■ **DATASET SECTION**:
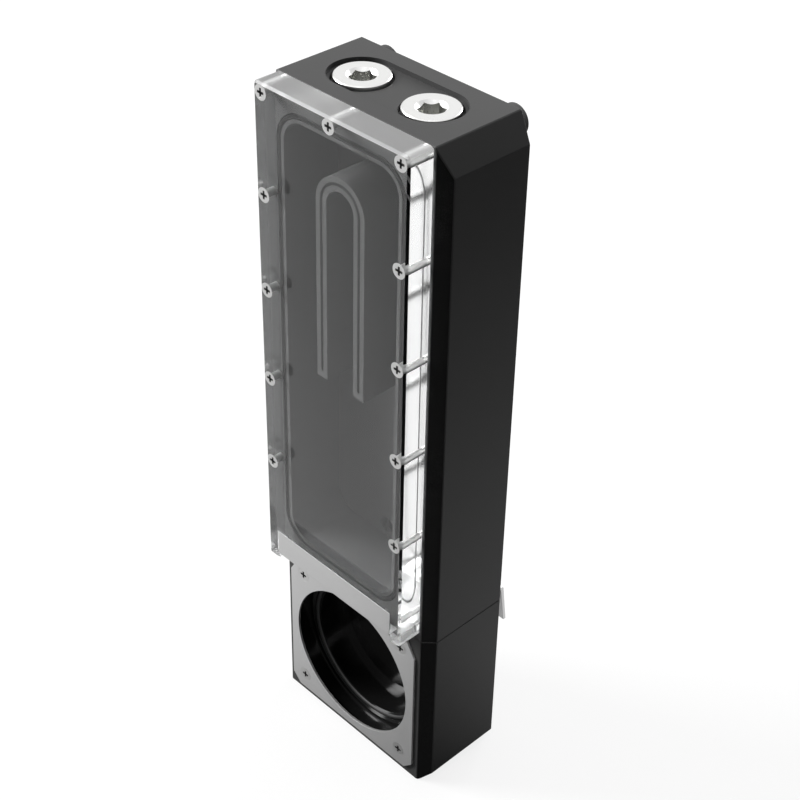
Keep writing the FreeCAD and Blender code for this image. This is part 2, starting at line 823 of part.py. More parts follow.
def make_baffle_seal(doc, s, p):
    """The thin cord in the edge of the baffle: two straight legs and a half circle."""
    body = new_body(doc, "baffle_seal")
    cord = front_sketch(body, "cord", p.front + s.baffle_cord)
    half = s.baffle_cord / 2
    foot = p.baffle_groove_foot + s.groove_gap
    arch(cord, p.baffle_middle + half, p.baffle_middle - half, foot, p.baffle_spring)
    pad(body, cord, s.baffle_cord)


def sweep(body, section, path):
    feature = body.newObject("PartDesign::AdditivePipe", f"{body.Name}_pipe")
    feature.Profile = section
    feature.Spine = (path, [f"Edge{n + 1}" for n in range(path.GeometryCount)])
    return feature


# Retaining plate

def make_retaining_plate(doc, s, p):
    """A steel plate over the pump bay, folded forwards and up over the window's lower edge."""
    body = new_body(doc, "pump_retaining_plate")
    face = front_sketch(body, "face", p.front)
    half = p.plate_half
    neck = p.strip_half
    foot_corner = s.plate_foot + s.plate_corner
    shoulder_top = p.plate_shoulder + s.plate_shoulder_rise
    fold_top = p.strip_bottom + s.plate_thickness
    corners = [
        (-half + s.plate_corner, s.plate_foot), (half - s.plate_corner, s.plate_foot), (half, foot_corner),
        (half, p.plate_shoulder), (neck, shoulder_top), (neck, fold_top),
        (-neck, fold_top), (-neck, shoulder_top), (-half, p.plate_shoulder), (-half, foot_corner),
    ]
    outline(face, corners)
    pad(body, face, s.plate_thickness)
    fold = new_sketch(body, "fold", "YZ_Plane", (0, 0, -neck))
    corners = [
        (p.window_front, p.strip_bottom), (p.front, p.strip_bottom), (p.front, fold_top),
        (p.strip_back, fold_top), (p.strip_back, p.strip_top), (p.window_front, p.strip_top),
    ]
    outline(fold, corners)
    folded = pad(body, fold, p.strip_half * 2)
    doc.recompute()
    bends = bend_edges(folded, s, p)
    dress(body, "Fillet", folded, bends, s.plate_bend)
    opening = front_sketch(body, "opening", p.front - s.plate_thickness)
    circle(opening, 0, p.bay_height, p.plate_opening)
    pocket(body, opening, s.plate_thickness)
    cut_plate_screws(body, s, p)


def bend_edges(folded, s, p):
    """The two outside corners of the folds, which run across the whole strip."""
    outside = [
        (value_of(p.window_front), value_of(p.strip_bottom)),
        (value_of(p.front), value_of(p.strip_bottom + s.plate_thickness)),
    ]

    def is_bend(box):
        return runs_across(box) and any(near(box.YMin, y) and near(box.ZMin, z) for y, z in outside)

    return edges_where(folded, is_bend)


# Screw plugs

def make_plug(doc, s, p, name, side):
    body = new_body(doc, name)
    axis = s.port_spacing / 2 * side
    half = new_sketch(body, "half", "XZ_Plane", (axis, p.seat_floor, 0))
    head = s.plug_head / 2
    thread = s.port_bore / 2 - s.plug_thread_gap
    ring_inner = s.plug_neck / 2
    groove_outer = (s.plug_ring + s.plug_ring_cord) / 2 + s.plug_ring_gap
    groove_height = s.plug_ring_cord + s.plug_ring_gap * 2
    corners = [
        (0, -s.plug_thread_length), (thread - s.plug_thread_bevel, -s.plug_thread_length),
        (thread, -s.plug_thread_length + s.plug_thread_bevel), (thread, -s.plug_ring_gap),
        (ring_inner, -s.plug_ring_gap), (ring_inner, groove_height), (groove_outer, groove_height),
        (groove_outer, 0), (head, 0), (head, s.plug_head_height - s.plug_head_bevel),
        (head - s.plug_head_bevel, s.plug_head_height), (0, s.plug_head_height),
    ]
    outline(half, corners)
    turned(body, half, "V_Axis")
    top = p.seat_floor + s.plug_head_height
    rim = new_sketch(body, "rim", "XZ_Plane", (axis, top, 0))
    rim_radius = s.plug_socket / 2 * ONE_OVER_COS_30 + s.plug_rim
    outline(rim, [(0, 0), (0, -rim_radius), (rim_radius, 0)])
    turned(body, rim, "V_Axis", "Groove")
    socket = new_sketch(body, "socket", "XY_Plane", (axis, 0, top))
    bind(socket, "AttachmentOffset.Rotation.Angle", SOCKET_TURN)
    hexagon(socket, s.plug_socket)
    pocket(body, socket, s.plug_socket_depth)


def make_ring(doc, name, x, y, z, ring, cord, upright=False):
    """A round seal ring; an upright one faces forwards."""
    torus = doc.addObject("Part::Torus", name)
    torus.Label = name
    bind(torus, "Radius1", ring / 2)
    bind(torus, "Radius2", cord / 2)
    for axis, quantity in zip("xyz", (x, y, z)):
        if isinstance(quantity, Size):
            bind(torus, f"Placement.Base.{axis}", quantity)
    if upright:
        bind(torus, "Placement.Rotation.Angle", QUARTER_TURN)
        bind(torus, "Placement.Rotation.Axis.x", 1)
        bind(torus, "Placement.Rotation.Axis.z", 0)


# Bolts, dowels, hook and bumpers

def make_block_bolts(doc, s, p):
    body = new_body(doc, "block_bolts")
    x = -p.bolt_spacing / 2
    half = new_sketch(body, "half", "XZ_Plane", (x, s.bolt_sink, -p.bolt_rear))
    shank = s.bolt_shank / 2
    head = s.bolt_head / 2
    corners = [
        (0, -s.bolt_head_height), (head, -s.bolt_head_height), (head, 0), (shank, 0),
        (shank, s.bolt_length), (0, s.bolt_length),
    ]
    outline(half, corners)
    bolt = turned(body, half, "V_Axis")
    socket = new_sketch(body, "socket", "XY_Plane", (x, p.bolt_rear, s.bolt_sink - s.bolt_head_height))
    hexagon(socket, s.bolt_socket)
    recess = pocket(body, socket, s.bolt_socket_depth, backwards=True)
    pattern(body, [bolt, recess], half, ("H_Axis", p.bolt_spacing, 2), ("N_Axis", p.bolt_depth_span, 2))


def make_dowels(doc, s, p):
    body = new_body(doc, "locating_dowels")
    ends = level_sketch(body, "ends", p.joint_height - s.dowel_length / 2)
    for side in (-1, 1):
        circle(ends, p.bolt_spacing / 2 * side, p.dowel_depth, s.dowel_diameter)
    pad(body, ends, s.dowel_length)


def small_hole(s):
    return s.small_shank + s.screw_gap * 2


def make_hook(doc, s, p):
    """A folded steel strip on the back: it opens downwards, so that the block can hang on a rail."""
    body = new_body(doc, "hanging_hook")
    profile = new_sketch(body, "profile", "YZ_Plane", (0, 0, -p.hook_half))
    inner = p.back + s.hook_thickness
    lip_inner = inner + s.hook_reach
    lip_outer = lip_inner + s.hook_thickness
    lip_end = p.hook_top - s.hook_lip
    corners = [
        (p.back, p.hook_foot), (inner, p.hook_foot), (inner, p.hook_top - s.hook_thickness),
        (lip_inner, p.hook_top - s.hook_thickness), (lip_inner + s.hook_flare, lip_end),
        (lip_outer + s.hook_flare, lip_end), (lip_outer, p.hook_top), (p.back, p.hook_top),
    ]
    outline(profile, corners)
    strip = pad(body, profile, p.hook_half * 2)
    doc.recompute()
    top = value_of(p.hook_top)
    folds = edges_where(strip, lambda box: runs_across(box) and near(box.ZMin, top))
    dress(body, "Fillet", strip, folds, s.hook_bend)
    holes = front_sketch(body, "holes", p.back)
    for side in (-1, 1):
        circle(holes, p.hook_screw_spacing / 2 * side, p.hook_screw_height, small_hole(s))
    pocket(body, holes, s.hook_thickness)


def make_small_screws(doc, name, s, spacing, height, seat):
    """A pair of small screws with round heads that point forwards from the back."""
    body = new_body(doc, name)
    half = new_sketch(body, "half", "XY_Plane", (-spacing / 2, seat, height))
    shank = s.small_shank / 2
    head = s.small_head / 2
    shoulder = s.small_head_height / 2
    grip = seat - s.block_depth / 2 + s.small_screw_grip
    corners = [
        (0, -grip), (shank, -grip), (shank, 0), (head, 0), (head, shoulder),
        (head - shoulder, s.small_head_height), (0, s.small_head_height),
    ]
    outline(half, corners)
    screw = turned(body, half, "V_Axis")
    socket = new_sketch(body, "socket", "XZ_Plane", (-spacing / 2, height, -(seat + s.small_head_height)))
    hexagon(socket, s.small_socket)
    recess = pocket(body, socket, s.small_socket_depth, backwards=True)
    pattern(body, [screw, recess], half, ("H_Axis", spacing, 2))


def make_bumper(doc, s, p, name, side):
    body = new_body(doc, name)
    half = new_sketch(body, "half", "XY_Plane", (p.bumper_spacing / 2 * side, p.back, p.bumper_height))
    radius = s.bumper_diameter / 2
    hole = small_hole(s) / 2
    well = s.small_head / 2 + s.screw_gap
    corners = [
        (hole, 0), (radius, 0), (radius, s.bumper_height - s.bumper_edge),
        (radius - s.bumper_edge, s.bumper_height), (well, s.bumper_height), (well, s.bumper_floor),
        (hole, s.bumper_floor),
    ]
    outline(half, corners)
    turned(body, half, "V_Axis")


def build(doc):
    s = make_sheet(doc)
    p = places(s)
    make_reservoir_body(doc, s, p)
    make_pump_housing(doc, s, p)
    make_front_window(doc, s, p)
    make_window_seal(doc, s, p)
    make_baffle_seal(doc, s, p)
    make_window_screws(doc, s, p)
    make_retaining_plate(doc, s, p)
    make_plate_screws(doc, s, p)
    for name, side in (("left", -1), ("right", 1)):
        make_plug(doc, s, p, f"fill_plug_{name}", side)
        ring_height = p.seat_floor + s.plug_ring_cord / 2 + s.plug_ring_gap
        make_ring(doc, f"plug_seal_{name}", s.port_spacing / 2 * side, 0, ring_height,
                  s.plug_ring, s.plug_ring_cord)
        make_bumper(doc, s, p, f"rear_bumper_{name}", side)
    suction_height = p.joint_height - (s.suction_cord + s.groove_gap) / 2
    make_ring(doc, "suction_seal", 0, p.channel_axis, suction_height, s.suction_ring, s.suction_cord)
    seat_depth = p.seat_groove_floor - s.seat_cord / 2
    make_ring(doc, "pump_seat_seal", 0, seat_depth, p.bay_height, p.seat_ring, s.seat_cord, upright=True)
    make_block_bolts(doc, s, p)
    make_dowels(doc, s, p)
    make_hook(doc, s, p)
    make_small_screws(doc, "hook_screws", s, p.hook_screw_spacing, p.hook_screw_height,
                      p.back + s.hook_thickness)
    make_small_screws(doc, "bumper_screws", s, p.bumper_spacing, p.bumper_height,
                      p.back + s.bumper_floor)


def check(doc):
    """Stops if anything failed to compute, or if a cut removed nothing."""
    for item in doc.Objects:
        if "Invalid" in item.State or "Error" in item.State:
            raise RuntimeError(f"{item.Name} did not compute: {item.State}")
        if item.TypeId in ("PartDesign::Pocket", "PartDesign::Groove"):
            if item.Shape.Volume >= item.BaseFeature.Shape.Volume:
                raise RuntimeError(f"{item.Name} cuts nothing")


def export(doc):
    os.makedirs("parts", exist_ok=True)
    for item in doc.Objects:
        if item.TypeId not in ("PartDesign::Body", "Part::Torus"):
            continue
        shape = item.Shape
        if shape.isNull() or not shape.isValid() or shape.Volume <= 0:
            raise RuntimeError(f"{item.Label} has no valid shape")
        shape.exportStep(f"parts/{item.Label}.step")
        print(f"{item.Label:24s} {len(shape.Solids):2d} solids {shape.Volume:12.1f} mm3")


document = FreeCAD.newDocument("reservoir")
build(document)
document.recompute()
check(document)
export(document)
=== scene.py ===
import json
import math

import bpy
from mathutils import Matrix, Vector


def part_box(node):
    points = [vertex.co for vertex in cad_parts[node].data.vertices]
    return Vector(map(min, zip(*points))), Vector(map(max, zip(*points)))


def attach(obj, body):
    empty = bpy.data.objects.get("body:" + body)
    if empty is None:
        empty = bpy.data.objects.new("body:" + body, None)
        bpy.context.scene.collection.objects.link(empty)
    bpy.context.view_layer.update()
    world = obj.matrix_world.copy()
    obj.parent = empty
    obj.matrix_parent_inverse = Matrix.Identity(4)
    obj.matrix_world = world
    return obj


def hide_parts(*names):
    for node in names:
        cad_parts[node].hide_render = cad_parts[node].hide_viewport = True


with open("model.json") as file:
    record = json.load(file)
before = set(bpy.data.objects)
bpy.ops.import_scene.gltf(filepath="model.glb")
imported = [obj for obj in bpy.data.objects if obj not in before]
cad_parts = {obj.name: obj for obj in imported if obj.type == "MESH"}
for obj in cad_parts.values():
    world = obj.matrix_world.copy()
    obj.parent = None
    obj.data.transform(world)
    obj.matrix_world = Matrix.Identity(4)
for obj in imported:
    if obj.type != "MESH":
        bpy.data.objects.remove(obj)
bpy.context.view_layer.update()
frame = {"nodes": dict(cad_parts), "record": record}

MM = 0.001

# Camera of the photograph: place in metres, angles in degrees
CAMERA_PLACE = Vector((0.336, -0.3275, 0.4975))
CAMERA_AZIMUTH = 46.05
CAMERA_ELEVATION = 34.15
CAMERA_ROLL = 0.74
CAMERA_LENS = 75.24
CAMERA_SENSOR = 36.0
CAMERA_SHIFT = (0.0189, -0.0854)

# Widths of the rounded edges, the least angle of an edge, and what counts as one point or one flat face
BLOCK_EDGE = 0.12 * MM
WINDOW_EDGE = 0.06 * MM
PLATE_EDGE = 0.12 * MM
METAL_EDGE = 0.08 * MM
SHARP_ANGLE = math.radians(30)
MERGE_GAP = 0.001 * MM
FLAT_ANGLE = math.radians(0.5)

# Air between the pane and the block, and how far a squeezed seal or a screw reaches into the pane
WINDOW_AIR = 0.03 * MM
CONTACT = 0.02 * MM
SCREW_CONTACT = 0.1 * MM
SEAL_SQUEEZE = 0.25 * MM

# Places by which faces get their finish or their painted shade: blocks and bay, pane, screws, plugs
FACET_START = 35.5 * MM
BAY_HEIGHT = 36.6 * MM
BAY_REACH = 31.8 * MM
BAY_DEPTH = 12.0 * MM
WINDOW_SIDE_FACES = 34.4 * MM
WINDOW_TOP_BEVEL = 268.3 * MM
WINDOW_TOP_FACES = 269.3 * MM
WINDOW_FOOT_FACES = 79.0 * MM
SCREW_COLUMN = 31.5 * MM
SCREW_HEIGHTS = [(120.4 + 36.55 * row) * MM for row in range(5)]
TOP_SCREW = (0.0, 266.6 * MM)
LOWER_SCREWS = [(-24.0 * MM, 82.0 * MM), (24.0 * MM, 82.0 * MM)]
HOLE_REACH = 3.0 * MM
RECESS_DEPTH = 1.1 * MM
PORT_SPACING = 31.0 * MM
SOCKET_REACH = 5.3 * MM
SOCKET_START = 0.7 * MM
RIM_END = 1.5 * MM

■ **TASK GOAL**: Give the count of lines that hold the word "True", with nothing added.

■ **CORRECT OUTPUT**: 5